• **WHAT IS ASKED**: Return the material below in full and exactly.

################

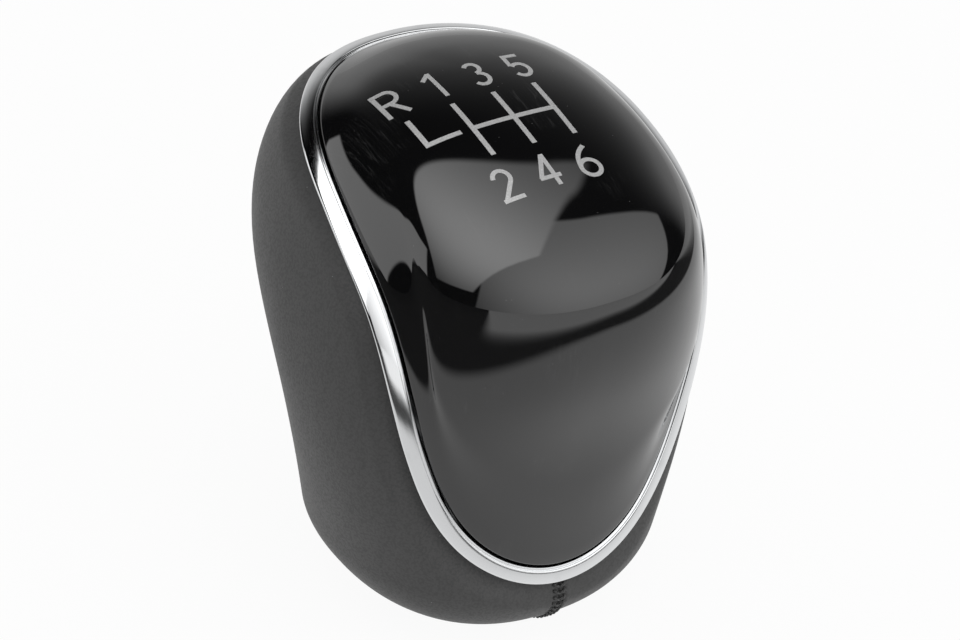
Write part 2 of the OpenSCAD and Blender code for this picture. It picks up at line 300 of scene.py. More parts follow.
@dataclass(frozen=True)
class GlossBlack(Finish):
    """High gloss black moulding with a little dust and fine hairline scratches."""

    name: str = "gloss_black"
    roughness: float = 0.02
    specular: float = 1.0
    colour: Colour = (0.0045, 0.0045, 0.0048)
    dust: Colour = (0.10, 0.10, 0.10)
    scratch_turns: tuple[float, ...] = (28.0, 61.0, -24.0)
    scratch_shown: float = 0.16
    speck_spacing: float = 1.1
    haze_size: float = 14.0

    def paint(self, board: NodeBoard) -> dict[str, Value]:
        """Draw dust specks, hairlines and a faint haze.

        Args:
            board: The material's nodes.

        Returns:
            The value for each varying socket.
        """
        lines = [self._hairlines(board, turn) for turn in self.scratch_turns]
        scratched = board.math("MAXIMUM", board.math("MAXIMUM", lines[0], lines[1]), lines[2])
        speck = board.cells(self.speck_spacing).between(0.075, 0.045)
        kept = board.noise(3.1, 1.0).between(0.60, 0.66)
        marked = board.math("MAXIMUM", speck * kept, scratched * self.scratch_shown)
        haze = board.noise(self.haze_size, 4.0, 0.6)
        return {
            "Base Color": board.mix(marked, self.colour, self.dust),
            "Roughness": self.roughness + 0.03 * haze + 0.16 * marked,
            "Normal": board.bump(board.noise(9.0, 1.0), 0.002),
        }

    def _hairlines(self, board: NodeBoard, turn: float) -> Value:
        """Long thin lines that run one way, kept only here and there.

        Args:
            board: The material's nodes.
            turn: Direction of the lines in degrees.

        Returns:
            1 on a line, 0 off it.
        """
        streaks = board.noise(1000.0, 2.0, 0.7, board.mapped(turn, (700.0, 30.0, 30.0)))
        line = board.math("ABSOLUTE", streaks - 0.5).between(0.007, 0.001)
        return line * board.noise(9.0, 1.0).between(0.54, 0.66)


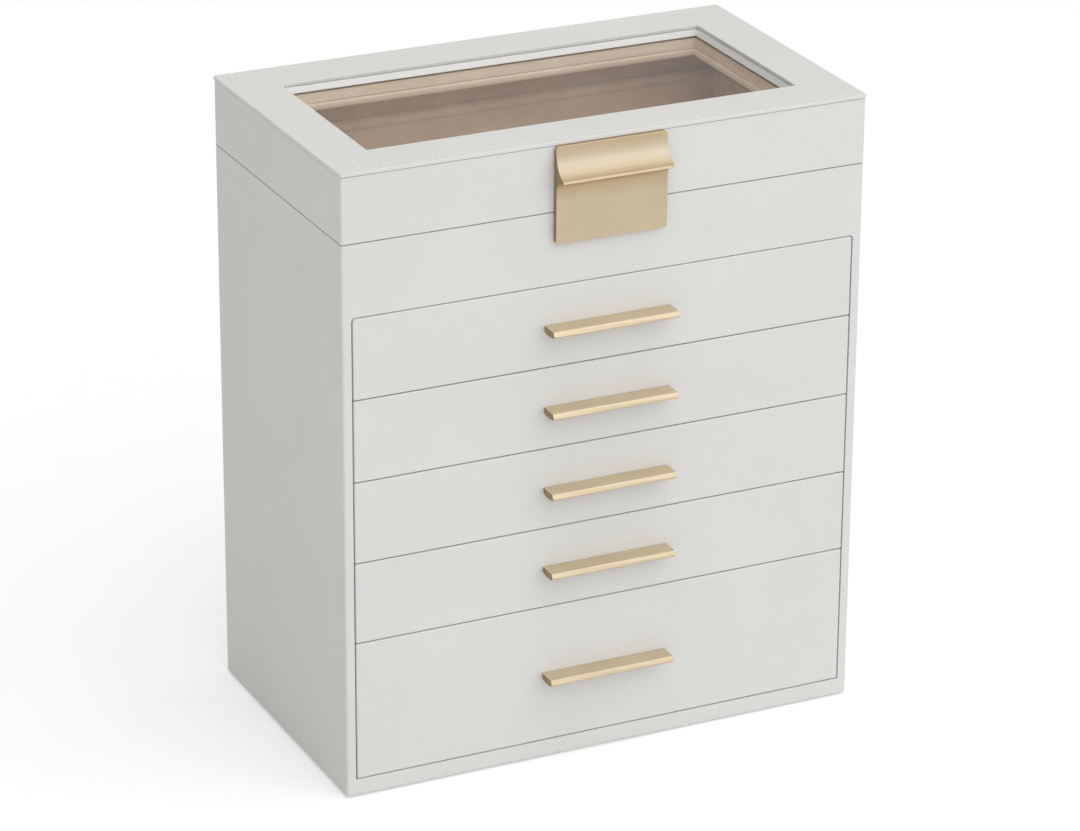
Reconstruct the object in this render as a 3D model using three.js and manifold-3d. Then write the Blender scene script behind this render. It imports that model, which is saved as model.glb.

################

• **ANSWER**:
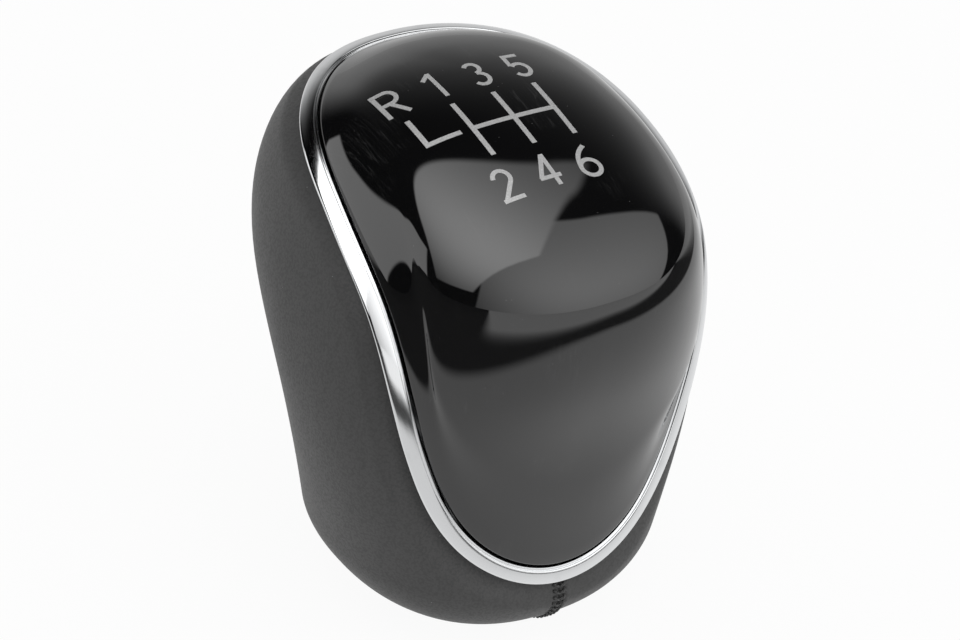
Write part 2 of the OpenSCAD and Blender code for this picture. It picks up at line 300 of scene.py. More parts follow.
@dataclass(frozen=True)
class GlossBlack(Finish):
    """High gloss black moulding with a little dust and fine hairline scratches."""

    name: str = "gloss_black"
    roughness: float = 0.02
    specular: float = 1.0
    colour: Colour = (0.0045, 0.0045, 0.0048)
    dust: Colour = (0.10, 0.10, 0.10)
    scratch_turns: tuple[float, ...] = (28.0, 61.0, -24.0)
    scratch_shown: float = 0.16
    speck_spacing: float = 1.1
    haze_size: float = 14.0

    def paint(self, board: NodeBoard) -> dict[str, Value]:
        """Draw dust specks, hairlines and a faint haze.

        Args:
            board: The material's nodes.

        Returns:
            The value for each varying socket.
        """
        lines = [self._hairlines(board, turn) for turn in self.scratch_turns]
        scratched = board.math("MAXIMUM", board.math("MAXIMUM", lines[0], lines[1]), lines[2])
        speck = board.cells(self.speck_spacing).between(0.075, 0.045)
        kept = board.noise(3.1, 1.0).between(0.60, 0.66)
        marked = board.math("MAXIMUM", speck * kept, scratched * self.scratch_shown)
        haze = board.noise(self.haze_size, 4.0, 0.6)
        return {
            "Base Color": board.mix(marked, self.colour, self.dust),
            "Roughness": self.roughness + 0.03 * haze + 0.16 * marked,
            "Normal": board.bump(board.noise(9.0, 1.0), 0.002),
        }

    def _hairlines(self, board: NodeBoard, turn: float) -> Value:
        """Long thin lines that run one way, kept only here and there.

        Args:
            board: The material's nodes.
            turn: Direction of the lines in degrees.

        Returns:
            1 on a line, 0 off it.
        """
        streaks = board.noise(1000.0, 2.0, 0.7, board.mapped(turn, (700.0, 30.0, 30.0)))
        line = board.math("ABSOLUTE", streaks - 0.5).between(0.007, 0.001)
        return line * board.noise(9.0, 1.0).between(0.54, 0.66)


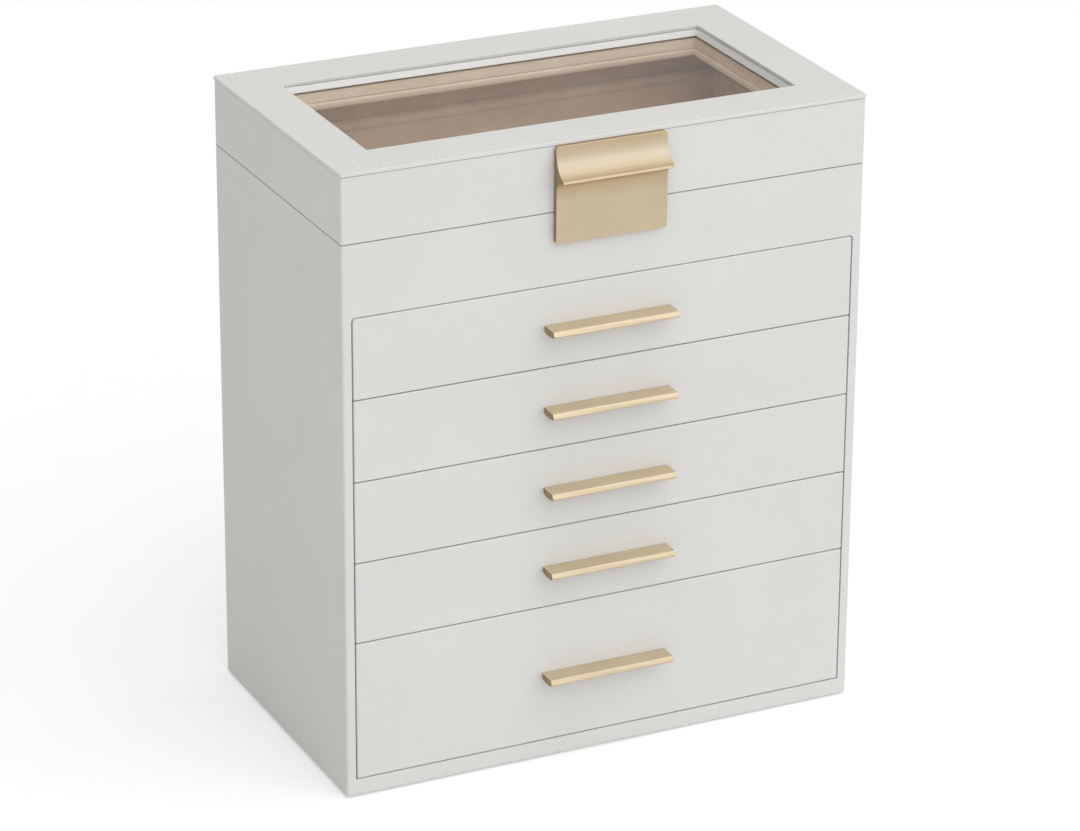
Reconstruct the object in this render as a 3D model using three.js and manifold-3d. Then write the Blender scene script behind this render. It imports that model, which is saved as model.glb.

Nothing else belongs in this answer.